Data segment -
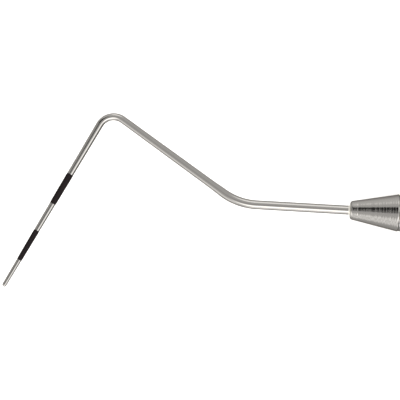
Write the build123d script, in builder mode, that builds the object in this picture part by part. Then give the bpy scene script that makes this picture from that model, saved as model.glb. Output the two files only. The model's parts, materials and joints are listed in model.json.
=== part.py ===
from build123d import *
import os
from math import cos, radians, sin, tan

# A hand probe with a bent, graduated steel tip that screws into a hollow handle.
#
# It lies on its side, as it would on a tray. The handle is round about the X axis,
# with its rear end towards +X. The tip points to -X and is bent in the XY plane:
# the wire rises to +Y, turns over, and its graduated end comes down to -Y.
# The origin is on the handle's axis, at the middle of its plain barrel.
# All sizes are in millimetres, and all angles in degrees.

# ---------------------------------------------------------------- driving sizes
# Graduations: bright, black, bright, black, each one step long, from the tip up.
# The enamel runs a little past the lower mark of each black step.
step = 3.0
band_overrun = 0.15
band_spans = {
    "band_3_to_6": (1 * step - band_overrun, 2 * step),
    "band_9_to_12": (3 * step - band_overrun, 4 * step),
}
recess_depth = 0.04
band_proud = 0.02

# Wire: straight runs between the corners of its centre line, and its bends.
graduated_run = 18.9
middle_run = 14.68
neck_run = 10.28
graduated_angle = 62.5
middle_angle = 32.8
tip_bend_radius = 1.48
neck_bend_radius = 5.7

# Wire radius: ground to a taper from the tip nearly to the neck bend. Just before
# that bend it swells to the drawn wire's own size, which the neck and tang keep.
# The tip's end is rounded a hair larger than the wire there.
tip_radius = 0.20
tip_round = 0.202
last_mark_radius = 0.30
tip_bend_wire = 0.335
ground_end_wire = 0.375
swell_length = 1.2
drawn_wire = 0.415
tang_depth = 6.0

# Nose cone and its screwed stud (M2: major radius 1.0, root relief below it).
cone_length = 4.47
cone_front_radius = 0.83
cone_back_radius = 1.70
cone_edge_radius = 0.28
cone_back_chamfer = 0.12
stud_radius = 1.0
stud_length = 4.4
stud_chamfer = 0.25
relief_radius = 0.78
relief_length = 0.5

# Braze fillet round the wire on the cone's face.
braze_radius = 0.60
braze_length = 0.16
braze_curve = 0.22

# Seal ring in the counterbore under the cone.
seal_section = 0.15
seal_radius = 0.96
seal_gap = 0.01
counterbore_radius = 1.20
counterbore_depth = 0.34

# Front ferrule.
collar_radius = 1.66
collar_length = 0.8
flare_length = 11.2
thread_clearance = 0.03
thread_depth = 5.2
drill_angle = 118.0
spigot_length = 9.0
spigot_chamfer = 0.4

# Handle tube, with two knurled grips between turned grooves.
handle_radius = 4.0
bore_radius = 3.2
tube_length = 112.0
knurl_mean_radius = 3.9
grip_length = 34.0
grip_margin = 3.0
groove_width = 0.6
groove_depth = 0.25
tube_chamfer = 0.12

# Rear cap, a domed plug.
cap_rim_length = 1.0
cap_dome_length = 3.4
cap_dome_radius = 4.6
cap_flat_radius = 1.6
cap_spigot_length = 7.0

# ---------------------------------------------------------------- worked-out places
tube_front = -tube_length / 2
tube_back = tube_length / 2
joint_x = tube_front - collar_length - flare_length
nose_x = joint_x - cone_length


def heading(angle):
    """Unit vector in the XY plane, at this angle from -X towards +Y."""
    return Vector(-cos(radians(angle)), sin(radians(angle)), 0)


neck_way = heading(0)
middle_way = heading(middle_angle)
graduated_way = heading(-graduated_angle)

nose = Vector(nose_x, 0, 0)
neck_corner = nose + neck_way * neck_run
tip_corner = neck_corner + middle_way * middle_run
tip = tip_corner + graduated_way * graduated_run

# How far each bend starts before its corner.
neck_bend_setback = neck_bend_radius * tan(radians(middle_angle / 2))
tip_turn = middle_angle + graduated_angle
tip_bend_setback = tip_bend_radius * tan(radians(tip_turn / 2))

graduated_length = graduated_run - tip_bend_setback
tip_plane = Plane(origin=tip, x_dir=-graduated_way, z_dir=(0, 0, 1))
tip_axis = Axis(tip, -graduated_way)


def taper(s):
    """Wire radius at distance s from the tip, along the graduated end."""
    last_mark = 4 * step
    if s <= last_mark:
        return tip_radius + (last_mark_radius - tip_radius) * s / last_mark
    past = (s - last_mark) / (graduated_length - last_mark)
    return last_mark_radius + (tip_bend_wire - last_mark_radius) * past


def across(point, way):
    """Plane square to the wire at this point, facing along it."""
    return Plane(origin=point, z_dir=way)


def write(builder, name):
    """Labels a finished piece and writes it as its own STEP file."""
    builder.part.label = name
    export_step(builder.part, f"parts/{name}.step")
    print(f"{name}: {builder.part.volume:.3f} mm3")


os.makedirs("parts", exist_ok=True)

# ---------------------------------------------------------------- probe wire
# One piece of hardened wire: the graduated end is ground to a taper with a recess
# for each black band, and the back end is the tang that the cone holds.
recess_points = []
for start, end in band_spans.values():
    recess_points += [
        (start, taper(start)),
        (start, taper(start) - recess_depth),
        (end, taper(end) - recess_depth),
        (end, taper(end)),
    ]

with BuildPart() as probe_wire:
    with BuildSketch(tip_plane):
        with BuildLine():
            shoulder = (tip_radius, taper(tip_radius))
            RadiusArc((0, 0), shoulder, tip_round)
            Polyline(
                shoulder,
                *recess_points,
                (graduated_length, tip_bend_wire),
                (graduated_length, 0),
                (0, 0),
            )
        make_face()
    revolve(axis=tip_axis)

    # Tight bend behind the graduated end: it turns about a centre below the corner.
    bend_end = tip_corner - middle_way * tip_bend_setback
    inward = Vector(-middle_way.Y, middle_way.X, 0)
    with BuildSketch(across(bend_end, middle_way)):
        Circle(tip_bend_wire)
    revolve(axis=Axis(bend_end + inward * tip_bend_radius, (0, 0, 1)), revolution_arc=tip_turn)

    # Middle run: tapers from the tight bend, then swells to the drawn wire's size.
    middle_start = neck_corner + middle_way * neck_bend_setback
    swell_end = middle_start + middle_way * swell_length
    with BuildSketch(across(bend_end, middle_way)):
        Circle(tip_bend_wire)
    with BuildSketch(across(swell_end, middle_way)):
        Circle(ground_end_wire)
    loft()
    with BuildSketch(across(swell_end, middle_way)):
        Circle(ground_end_wire)
    with BuildSketch(across(middle_start, middle_way)):
        Circle(drawn_wire)
    loft()

    # Open bend at the neck, about a centre above the corner.
    outward = Vector(middle_way.Y, -middle_way.X, 0)
    with BuildSketch(across(middle_start, middle_way)):
        Circle(drawn_wire)
    revolve(
        axis=Axis(middle_start + outward * neck_bend_radius, (0, 0, 1)),
        revolution_arc=middle_angle,
    )

    # Straight neck and tang.
    neck_start = neck_corner - neck_way * neck_bend_setback
    with BuildSketch(across(neck_start, -neck_way)):
        Circle(drawn_wire)
    extrude(amount=nose_x + tang_depth - neck_start.X)
write(probe_wire, "probe_wire")

# ---------------------------------------------------------------- black bands
# Each band is black enamel baked into its recess, just proud of the bright steel.
for name, (start, end) in band_spans.items():
    with BuildPart() as band:
        with BuildSketch(tip_plane):
            with BuildLine():
                Polyline(
                    (start, taper(start) - recess_depth),
                    (start, taper(start) + band_proud),
                    (end, taper(end) + band_proud),
                    (end, taper(end) - recess_depth),
                    close=True,
                )
            make_face()
        revolve(axis=tip_axis)
    write(band, name)

# ---------------------------------------------------------------- nose cone
# Turned steel cone, bored for the wire's tang, with the screwed stud behind it.
with BuildPart() as nose_cone:
    with BuildSketch():
        with BuildLine():
            Polyline(
                (nose_x, drawn_wire),
                (nose_x, cone_front_radius),
                (joint_x - cone_back_chamfer, cone_back_radius),
                (joint_x, cone_back_radius - cone_back_chamfer),
                (joint_x, relief_radius),
                (joint_x + relief_length, relief_radius),
                (joint_x + relief_length, stud_radius),
                (joint_x + stud_length - stud_chamfer, stud_radius),
                (joint_x + stud_length, stud_radius - stud_chamfer),
                (joint_x + stud_length, 0),
                (nose_x + tang_depth, 0),
                (nose_x + tang_depth, drawn_wire),
                close=True,
            )
        make_face()
    revolve(axis=Axis.X)
    front_rim = nose_cone.edges().group_by(Axis.X)[0].sort_by(SortBy.RADIUS)[-1]
    fillet(front_rim, cone_edge_radius)
write(nose_cone, "nose_cone")

# ---------------------------------------------------------------- braze fillet
# Silver braze that wicked round the wire where it enters the cone.
with BuildPart() as braze_fillet:
    with BuildSketch():
        with BuildLine():
            face_point = (nose_x, braze_radius)
            wire_point = (nose_x - braze_length, drawn_wire)
            RadiusArc(wire_point, face_point, -braze_curve)
            Polyline(face_point, (nose_x, drawn_wire), wire_point)
        make_face()
    revolve(axis=Axis.X)
write(braze_fillet, "braze_fillet")

# ---------------------------------------------------------------- seal ring
# Rubber ring round the stud's root, which keeps fluid out of the thread.
seal_x = joint_x + seal_section + seal_gap
with BuildPart() as seal_ring:
    with BuildSketch():
        with Locations((seal_x, seal_radius)):
            Circle(seal_section)
    revolve(axis=Axis.X)
write(seal_ring, "seal_ring")

# ---------------------------------------------------------------- front ferrule
# Turned flare from the slim collar to the handle, with the threaded socket in its
# nose and a spigot pressed into the tube.
socket_radius = stud_radius + thread_clearance
drill_point = socket_radius / tan(radians(drill_angle / 2))
with BuildPart() as front_ferrule:
    with BuildSketch():
        with BuildLine():
            Polyline(
                (joint_x, counterbore_radius),
                (joint_x, collar_radius),
                (joint_x + collar_length, collar_radius),
                (tube_front, handle_radius - tube_chamfer),
                (tube_front, bore_radius),
                (tube_front + spigot_length - spigot_chamfer, bore_radius),
                (tube_front + spigot_length, bore_radius - spigot_chamfer),
                (tube_front + spigot_length, 0),
                (joint_x + thread_depth + drill_point, 0),
                (joint_x + thread_depth, socket_radius),
                (joint_x + counterbore_depth, socket_radius),
                (joint_x + counterbore_depth, counterbore_radius),
                close=True,
            )
        make_face()
    revolve(axis=Axis.X)
write(front_ferrule, "front_ferrule")

# ---------------------------------------------------------------- handle tube
# Drawn tube. Each knurled grip is a cylinder at the knurl's mean radius, with a
# turned groove at both ends. The plain barrel is what lies between the grips.
grip_centre = tube_back - grip_margin - grip_length / 2
grip_cut = handle_radius - knurl_mean_radius
groove_offset = (grip_length - groove_width) / 2
with BuildPart() as handle_tube:
    with BuildSketch(Plane.YZ.offset(tube_front)):
        Circle(handle_radius)
        Circle(bore_radius, mode=Mode.SUBTRACT)
    extrude(amount=tube_length)
    end_rims = handle_tube.edges().filter_by(GeomType.CIRCLE).group_by(SortBy.RADIUS)[-1]
    chamfer(end_rims, tube_chamfer)
    with BuildSketch():
        for centre in (-grip_centre, grip_centre):
            with Locations((centre, handle_radius)):
                Rectangle(grip_length, 2 * grip_cut)
            groove_places = [(centre + side * groove_offset, handle_radius) for side in (-1, 1)]
            with Locations(*groove_places):
                Rectangle(groove_width, 2 * groove_depth)
    revolve(axis=Axis.X, mode=Mode.SUBTRACT)
write(handle_tube, "handle_tube")

# ---------------------------------------------------------------- rear cap
# Domed plug pressed into the tube's back end, with a small flat on its crown.
cap_end = tube_back + cap_rim_length + cap_dome_length
with BuildPart() as rear_cap:
    with BuildSketch():
        with BuildLine():
            rim_point = (tube_back + cap_rim_length, handle_radius)
            crown_point = (cap_end, cap_flat_radius)
            Polyline(
                (tube_back - cap_spigot_length, 0),
                (tube_back - cap_spigot_length, bore_radius - spigot_chamfer),
                (tube_back - cap_spigot_length + spigot_chamfer, bore_radius),
                (tube_back, bore_radius),
                (tube_back, handle_radius - tube_chamfer),
                (tube_back + tube_chamfer, handle_radius),
                rim_point,
            )
            RadiusArc(rim_point, crown_point, cap_dome_radius)
            Polyline(crown_point, (cap_end, 0), (tube_back - cap_spigot_length, 0))
        make_face()
    revolve(axis=Axis.X)
write(rear_cap, "rear_cap")
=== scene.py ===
# %% [markdown]
# # A graduated hand probe
#
# The probe is a thin steel wire, bent twice and ground to a taper, with two black
# bands that mark 3, 6, 9 and 12 mm from its tip. It is brazed into a small turned
# cone, and the cone screws into a hollow, knurled handle. This lesson builds its
# visible pieces one by one, in the way each would be made in a workshop: turned on a
# lathe, drawn and bent, rolled with a knurl, or filled with enamel.
#
# The measured model comes first. It is loaded as a fixed frame, and the places in this
# file are worked out from it and from a few sizes in millimetres, so that the pieces
# fit with nothing moved afterwards.

# %% Load the measured frame
import json
import math
import random

import bpy
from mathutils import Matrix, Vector


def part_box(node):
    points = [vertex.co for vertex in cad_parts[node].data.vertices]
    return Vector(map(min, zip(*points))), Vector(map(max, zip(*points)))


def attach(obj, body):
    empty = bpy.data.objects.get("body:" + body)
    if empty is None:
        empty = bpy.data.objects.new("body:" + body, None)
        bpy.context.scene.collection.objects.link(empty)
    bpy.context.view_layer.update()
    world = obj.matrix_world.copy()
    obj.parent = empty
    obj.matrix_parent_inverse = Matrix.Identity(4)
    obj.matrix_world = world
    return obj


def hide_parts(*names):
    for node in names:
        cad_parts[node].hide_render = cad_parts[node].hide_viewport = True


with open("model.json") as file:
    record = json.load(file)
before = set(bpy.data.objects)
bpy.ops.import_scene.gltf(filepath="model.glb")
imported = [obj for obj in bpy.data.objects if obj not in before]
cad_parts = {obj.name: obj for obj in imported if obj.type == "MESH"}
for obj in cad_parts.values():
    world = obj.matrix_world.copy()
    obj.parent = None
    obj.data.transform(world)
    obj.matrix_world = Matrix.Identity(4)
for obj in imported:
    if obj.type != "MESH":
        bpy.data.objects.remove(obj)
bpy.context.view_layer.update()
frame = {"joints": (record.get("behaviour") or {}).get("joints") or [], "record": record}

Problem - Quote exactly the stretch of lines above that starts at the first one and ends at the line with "from math import cos, radians, sin, tan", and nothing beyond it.

Final result -
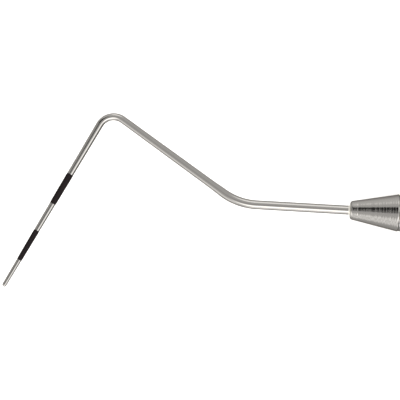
Write the build123d script, in builder mode, that builds the object in this picture part by part. Then give the bpy scene script that makes this picture from that model, saved as model.glb. Output the two files only. The model's parts, materials and joints are listed in model.json.
=== part.py ===
from build123d import *
import os
from math import cos, radians, sin, tan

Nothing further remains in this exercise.